In general, do you agree that this can increase the performance? There are some schemes like xtls-rprx-origin-udp443 and also xtls-rprx-direct-udp443, but I couldn't find what is the usage from the docs. I tested both with xtls settings, but xray gives error when I use them. Maybe this is what I'm talking here, and they are already studied it, and now abandoned as it was not improving the performance as much as expected?

arandomgstring commented 1 year ago

@free-the-internet I presume such options are deprecated in favor of rprx-vision that you were using. You see, vision's performance is much much better than what you are describing. Because translating udp2tcp or vice versa, takes time. In vision, such translations are not needed, and you achieve "not sending needless ACK" directly. Because after all, TLS in TLS doesn't happen to begin with.

ValdikSS commented 1 year ago

Note that this is just a simplified toy model. I can't write a 24 pages article here.
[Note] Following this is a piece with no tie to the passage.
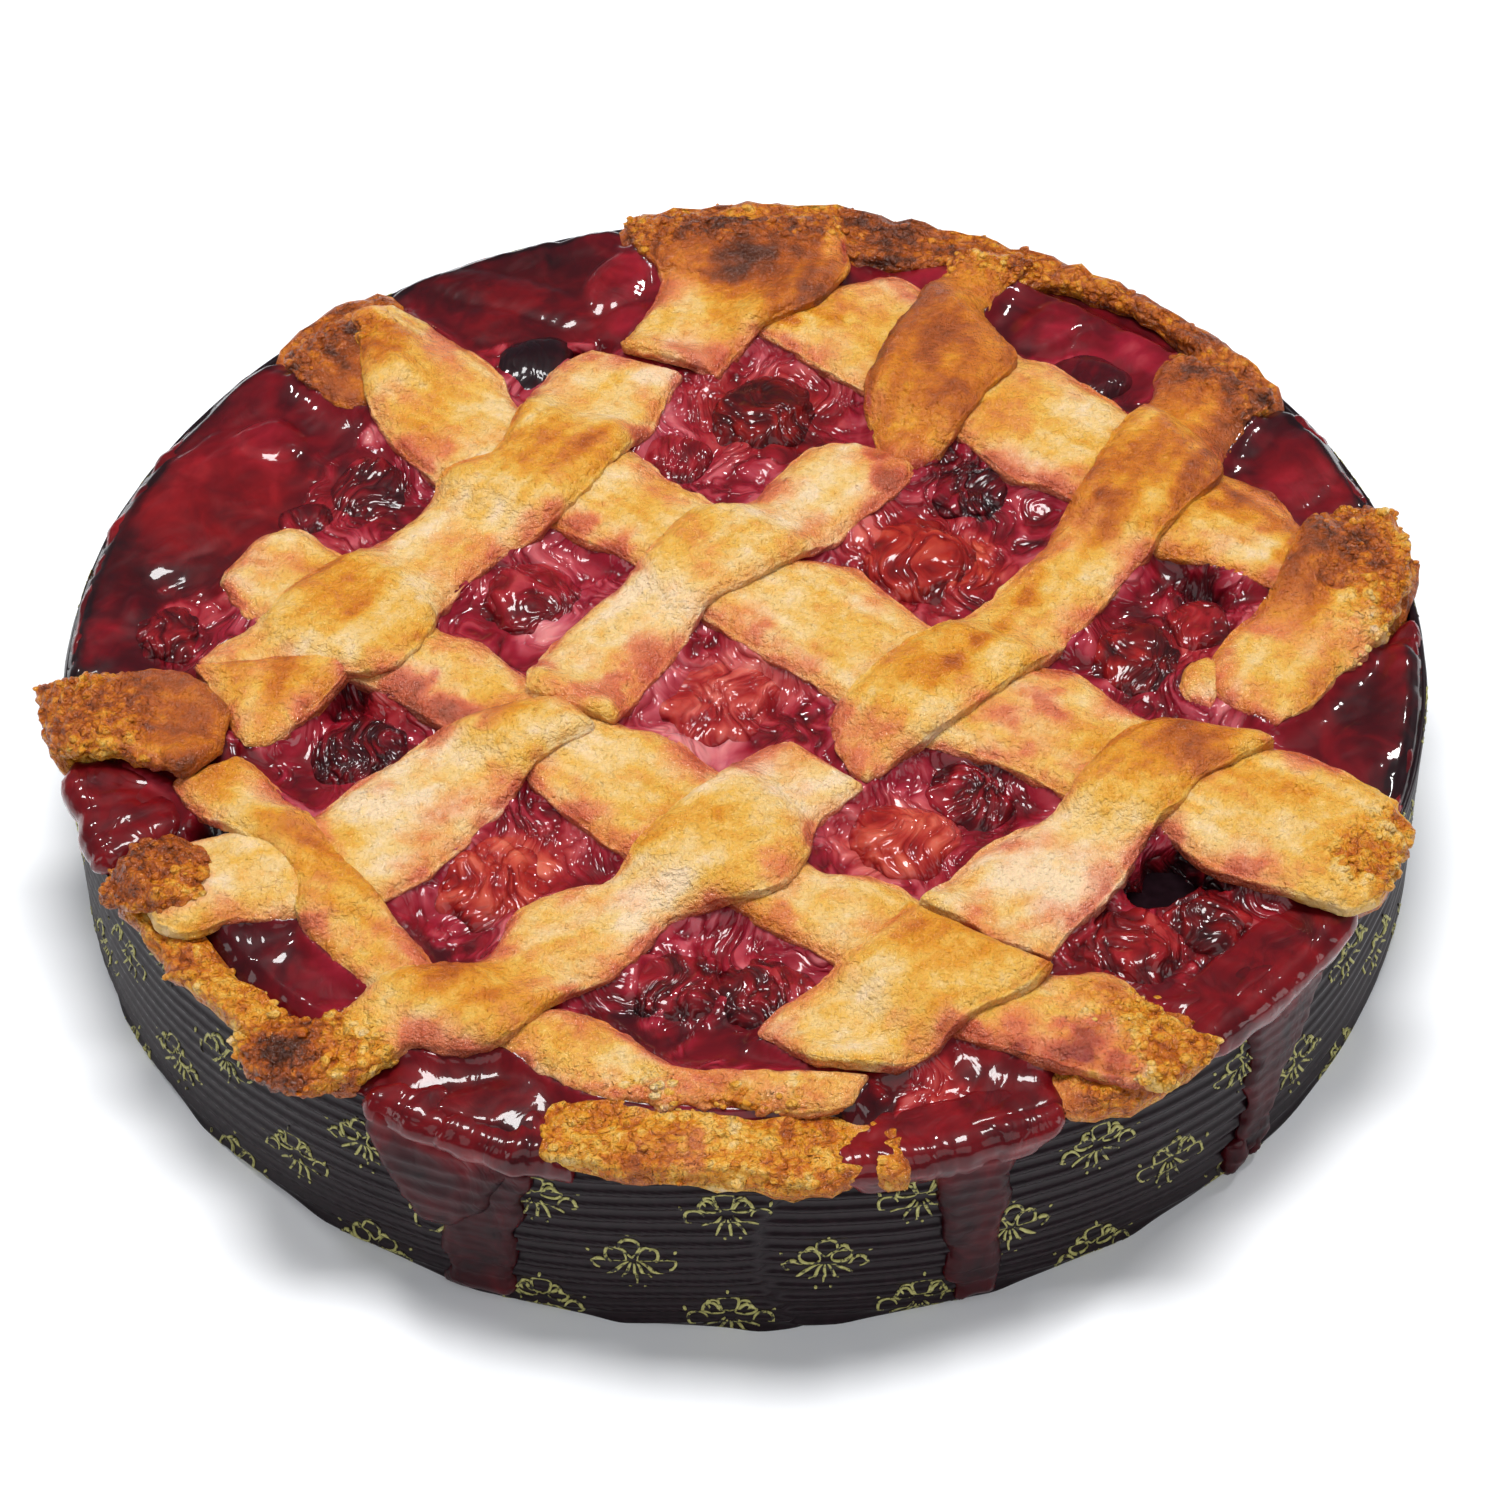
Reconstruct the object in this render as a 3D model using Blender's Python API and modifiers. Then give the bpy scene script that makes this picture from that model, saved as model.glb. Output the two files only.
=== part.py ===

But Sergey Frolov et al could.
https://www.usenix.org/system/files/conference/usenixsecurity14/sec14-paper-wustrow.pdf

It is not exactly your idea, but a very similar one, and on a larger scale (there's no single proxy server, instead the system is installed as a passive tap on ISP). The paper describes all the challenges and drawbacks of using third-party running websites as a termination point, in particular issues with ACKs.

The overall concept is called Refraction networking. This is implemented in a form of standalone application https://github.com/refraction-networking/gotapdance, which also supports a future generation of tapdance protocol called conjure, which is quite similar but instead uses unallocated IP addresses and not with websites ones.

Tapdance/conjure could be seen live in Psiphon. It also includes a working solution for ACK issue (or prolongation method so to say) on Linux/Android, by using classic BPF filter to block RST/RSTACK packets.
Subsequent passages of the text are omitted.